(WHAT IS BEING ASKED): From the entries below, reproduce exactly the line containing "width and depth", the line containing "zip(*points))), Vector(map(max, zip(*points)))", and every line in between, with nothing added.

---------- EXERCISE INPUT

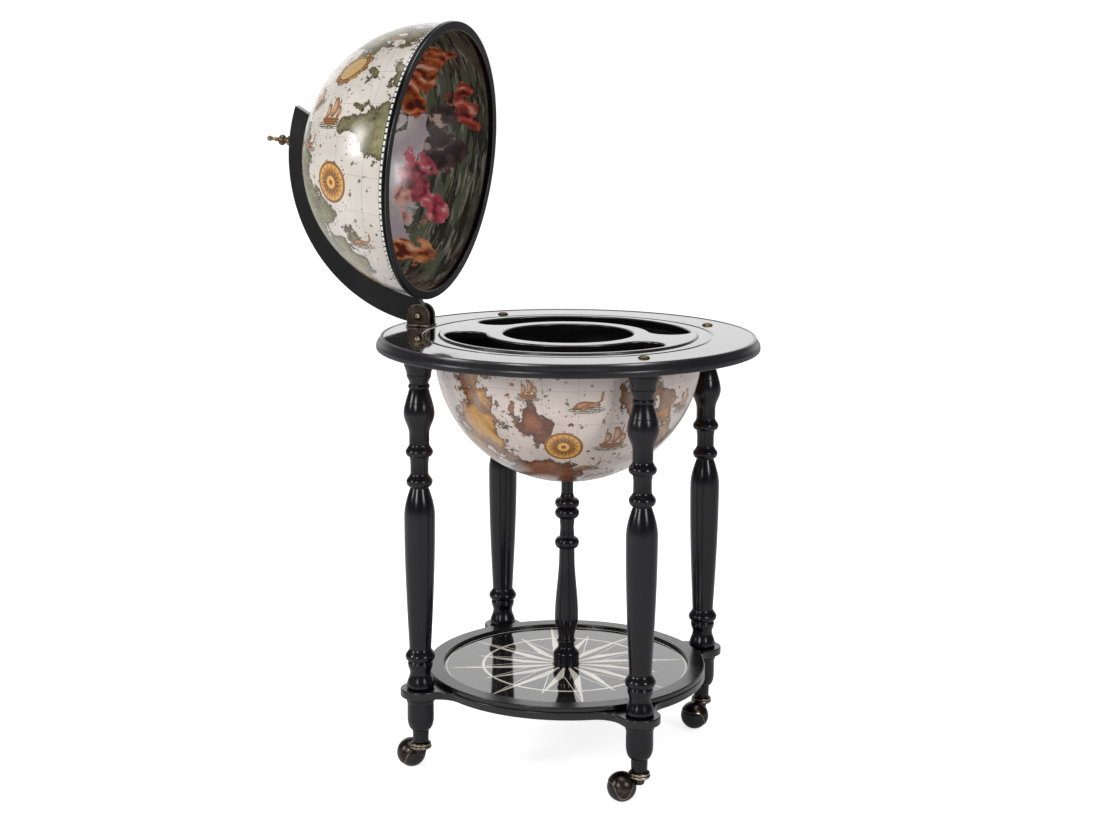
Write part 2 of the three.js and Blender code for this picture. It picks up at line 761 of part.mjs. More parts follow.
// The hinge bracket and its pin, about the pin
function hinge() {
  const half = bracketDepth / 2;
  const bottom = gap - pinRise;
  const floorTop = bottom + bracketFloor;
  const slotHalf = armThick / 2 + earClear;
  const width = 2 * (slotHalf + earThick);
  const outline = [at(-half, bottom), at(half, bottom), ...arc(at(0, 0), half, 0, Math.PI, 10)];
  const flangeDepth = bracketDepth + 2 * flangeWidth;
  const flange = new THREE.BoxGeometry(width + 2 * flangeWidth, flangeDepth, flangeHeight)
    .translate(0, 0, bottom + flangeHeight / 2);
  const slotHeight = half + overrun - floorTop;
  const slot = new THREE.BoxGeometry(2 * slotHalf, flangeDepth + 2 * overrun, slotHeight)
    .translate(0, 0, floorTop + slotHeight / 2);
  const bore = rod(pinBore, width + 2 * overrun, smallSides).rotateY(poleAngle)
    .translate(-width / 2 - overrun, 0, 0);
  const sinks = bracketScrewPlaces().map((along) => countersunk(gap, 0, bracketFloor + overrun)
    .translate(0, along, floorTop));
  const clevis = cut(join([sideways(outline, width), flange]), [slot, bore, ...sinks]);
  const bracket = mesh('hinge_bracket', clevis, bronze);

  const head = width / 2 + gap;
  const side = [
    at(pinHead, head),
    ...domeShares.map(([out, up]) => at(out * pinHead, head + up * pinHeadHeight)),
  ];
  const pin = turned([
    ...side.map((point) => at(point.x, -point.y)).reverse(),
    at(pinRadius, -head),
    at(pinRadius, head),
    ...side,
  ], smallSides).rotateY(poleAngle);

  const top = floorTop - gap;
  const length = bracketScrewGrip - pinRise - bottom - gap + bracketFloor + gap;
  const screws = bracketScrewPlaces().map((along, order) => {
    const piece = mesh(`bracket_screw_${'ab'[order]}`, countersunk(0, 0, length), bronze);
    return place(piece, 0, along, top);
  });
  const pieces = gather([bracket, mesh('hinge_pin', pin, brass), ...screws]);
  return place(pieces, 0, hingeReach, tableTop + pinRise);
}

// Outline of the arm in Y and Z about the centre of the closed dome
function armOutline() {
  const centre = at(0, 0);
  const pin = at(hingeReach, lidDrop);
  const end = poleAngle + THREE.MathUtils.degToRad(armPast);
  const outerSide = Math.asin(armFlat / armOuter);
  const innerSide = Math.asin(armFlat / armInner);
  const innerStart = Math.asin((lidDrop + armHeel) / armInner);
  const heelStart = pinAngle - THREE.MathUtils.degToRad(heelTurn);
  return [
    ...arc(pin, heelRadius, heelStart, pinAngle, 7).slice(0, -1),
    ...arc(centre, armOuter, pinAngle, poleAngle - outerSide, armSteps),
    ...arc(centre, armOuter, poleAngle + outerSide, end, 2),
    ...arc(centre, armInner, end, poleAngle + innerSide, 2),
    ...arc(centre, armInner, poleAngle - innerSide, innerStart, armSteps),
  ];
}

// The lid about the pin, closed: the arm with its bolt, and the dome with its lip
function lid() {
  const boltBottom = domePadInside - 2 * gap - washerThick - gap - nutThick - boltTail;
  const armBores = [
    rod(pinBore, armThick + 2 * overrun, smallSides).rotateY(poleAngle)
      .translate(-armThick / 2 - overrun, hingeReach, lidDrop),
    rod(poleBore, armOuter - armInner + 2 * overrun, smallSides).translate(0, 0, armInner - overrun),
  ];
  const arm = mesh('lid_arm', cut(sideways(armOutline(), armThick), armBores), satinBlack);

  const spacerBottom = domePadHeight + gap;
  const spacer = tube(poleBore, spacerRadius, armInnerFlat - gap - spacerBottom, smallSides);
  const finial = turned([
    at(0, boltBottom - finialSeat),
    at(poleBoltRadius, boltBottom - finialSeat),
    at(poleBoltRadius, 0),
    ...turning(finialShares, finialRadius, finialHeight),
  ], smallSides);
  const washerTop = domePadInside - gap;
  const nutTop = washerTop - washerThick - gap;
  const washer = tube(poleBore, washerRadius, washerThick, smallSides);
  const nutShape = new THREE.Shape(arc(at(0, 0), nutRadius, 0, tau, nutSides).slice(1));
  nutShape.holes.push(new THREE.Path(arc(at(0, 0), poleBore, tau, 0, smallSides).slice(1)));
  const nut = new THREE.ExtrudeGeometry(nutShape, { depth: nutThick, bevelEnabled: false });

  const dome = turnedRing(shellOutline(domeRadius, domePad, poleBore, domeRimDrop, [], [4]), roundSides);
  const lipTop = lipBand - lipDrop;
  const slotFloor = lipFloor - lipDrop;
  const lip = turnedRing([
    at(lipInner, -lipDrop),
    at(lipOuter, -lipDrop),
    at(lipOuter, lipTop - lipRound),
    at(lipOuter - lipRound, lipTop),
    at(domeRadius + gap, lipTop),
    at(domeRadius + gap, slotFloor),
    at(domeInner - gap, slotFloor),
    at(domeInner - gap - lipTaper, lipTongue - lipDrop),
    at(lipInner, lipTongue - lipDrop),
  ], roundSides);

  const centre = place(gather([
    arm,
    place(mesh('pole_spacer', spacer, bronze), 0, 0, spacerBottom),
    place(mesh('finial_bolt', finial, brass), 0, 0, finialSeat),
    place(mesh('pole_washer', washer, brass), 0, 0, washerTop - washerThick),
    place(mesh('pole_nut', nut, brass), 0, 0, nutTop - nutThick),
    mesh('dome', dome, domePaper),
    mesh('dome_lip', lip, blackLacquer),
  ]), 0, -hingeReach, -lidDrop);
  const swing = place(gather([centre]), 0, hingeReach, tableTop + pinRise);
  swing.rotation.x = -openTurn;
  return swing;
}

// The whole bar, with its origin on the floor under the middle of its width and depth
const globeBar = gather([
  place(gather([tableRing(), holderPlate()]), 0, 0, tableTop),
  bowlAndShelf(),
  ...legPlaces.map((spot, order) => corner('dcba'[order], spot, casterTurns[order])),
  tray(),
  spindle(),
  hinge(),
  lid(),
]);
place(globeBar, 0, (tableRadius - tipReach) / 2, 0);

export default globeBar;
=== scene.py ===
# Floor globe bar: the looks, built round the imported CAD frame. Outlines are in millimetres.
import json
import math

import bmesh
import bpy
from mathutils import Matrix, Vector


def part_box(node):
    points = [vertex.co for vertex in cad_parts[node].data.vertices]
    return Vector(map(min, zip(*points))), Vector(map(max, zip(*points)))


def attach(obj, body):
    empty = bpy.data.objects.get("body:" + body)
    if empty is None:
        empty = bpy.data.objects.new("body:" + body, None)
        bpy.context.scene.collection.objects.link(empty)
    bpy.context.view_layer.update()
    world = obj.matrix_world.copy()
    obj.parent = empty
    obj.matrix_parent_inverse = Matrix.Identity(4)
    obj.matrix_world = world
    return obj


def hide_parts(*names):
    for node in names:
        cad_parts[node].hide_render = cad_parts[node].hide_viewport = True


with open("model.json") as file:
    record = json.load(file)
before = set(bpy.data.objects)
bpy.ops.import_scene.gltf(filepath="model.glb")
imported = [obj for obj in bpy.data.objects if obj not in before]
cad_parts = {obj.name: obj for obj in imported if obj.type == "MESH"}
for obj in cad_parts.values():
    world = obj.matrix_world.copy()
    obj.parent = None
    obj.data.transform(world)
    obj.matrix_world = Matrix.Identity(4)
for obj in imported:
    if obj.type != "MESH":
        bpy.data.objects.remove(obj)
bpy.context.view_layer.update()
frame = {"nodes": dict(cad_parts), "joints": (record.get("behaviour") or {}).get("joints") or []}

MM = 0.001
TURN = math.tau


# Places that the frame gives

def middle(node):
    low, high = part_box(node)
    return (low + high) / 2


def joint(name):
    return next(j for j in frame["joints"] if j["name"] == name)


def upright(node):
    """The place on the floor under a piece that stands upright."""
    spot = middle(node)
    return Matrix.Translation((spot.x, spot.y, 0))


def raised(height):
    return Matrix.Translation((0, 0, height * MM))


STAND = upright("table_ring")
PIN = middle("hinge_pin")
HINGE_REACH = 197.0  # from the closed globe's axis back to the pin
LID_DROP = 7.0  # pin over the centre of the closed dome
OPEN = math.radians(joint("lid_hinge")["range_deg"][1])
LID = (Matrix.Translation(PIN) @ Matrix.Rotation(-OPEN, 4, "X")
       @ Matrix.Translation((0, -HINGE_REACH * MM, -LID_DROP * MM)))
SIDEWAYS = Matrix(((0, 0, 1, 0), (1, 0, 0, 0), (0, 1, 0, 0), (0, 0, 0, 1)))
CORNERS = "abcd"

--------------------
---------- EXERCISE INPUT

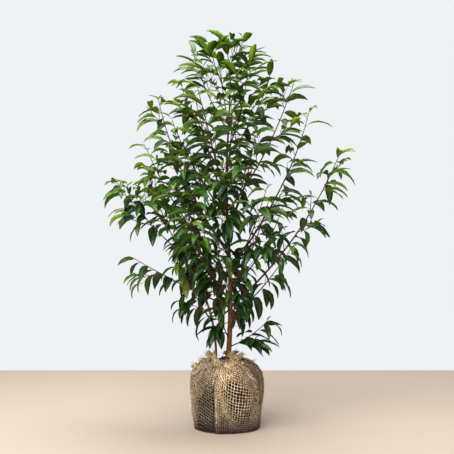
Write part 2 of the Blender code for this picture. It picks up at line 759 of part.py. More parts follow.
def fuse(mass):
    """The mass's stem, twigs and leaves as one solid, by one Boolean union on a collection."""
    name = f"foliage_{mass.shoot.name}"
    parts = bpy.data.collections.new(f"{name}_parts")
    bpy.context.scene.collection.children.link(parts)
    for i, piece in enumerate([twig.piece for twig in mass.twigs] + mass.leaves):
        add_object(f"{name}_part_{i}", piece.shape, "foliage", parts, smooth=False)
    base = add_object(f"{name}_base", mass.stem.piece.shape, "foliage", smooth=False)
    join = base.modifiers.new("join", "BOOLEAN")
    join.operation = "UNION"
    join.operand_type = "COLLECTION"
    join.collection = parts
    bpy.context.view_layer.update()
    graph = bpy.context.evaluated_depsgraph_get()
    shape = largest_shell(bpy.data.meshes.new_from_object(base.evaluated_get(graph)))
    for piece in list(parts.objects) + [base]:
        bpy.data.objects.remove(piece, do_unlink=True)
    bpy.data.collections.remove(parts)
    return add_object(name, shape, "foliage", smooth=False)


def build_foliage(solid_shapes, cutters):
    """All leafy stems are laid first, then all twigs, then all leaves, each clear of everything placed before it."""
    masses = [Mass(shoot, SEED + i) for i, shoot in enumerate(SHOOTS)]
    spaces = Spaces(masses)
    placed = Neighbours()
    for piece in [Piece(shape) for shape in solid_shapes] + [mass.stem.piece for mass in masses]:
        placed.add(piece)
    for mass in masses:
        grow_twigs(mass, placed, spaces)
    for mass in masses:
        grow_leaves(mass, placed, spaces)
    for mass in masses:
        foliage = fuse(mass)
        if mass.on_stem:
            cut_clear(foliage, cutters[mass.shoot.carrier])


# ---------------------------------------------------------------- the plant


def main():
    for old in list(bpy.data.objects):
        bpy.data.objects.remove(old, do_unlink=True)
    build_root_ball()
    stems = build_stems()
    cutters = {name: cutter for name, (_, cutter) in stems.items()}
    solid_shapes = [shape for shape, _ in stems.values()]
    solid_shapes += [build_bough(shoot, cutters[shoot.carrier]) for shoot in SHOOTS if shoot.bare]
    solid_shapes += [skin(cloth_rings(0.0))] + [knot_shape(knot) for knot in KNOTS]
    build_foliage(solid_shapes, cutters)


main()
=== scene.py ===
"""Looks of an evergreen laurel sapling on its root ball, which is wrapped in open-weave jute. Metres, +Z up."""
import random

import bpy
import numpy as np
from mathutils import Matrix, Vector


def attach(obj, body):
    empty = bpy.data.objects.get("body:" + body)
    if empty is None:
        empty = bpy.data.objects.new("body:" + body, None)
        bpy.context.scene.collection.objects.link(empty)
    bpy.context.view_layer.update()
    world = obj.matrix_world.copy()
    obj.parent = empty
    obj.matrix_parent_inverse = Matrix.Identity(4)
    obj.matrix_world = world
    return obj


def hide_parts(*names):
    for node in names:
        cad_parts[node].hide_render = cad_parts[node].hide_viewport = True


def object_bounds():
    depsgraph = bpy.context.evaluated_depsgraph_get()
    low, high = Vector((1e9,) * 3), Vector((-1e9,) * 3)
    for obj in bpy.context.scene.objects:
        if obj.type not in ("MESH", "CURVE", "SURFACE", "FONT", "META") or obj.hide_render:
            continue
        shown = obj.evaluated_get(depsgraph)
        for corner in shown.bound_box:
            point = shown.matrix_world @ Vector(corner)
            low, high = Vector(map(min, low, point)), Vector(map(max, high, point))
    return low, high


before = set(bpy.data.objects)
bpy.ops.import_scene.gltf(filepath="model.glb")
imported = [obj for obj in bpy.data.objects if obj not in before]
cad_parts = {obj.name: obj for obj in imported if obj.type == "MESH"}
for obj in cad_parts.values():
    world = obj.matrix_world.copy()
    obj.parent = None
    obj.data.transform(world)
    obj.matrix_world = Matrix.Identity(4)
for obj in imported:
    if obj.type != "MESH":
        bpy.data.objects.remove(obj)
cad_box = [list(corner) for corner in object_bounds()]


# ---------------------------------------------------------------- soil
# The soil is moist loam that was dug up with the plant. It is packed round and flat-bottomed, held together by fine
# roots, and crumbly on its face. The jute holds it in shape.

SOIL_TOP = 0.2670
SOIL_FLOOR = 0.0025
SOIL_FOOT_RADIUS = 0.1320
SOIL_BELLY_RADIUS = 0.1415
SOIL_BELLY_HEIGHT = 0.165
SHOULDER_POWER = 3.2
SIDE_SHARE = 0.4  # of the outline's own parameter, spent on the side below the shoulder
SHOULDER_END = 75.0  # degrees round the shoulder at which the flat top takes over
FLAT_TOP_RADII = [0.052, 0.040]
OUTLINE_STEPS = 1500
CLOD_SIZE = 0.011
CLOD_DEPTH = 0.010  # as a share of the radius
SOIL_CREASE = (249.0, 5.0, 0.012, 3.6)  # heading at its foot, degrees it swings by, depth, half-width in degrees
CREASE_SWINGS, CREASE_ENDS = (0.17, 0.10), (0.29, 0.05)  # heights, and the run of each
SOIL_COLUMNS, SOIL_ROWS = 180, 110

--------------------

(WRITTEN RESPONSE):
// The whole bar, with its origin on the floor under the middle of its width and depth
const globeBar = gather([
  place(gather([tableRing(), holderPlate()]), 0, 0, tableTop),
  bowlAndShelf(),
  ...legPlaces.map((spot, order) => corner('dcba'[order], spot, casterTurns[order])),
  tray(),
  spindle(),
  hinge(),
  lid(),
]);
place(globeBar, 0, (tableRadius - tipReach) / 2, 0);

export default globeBar;
=== scene.py ===
# Floor globe bar: the looks, built round the imported CAD frame. Outlines are in millimetres.
import json
import math

import bmesh
import bpy
from mathutils import Matrix, Vector


def part_box(node):
    points = [vertex.co for vertex in cad_parts[node].data.vertices]
    return Vector(map(min, zip(*points))), Vector(map(max, zip(*points)))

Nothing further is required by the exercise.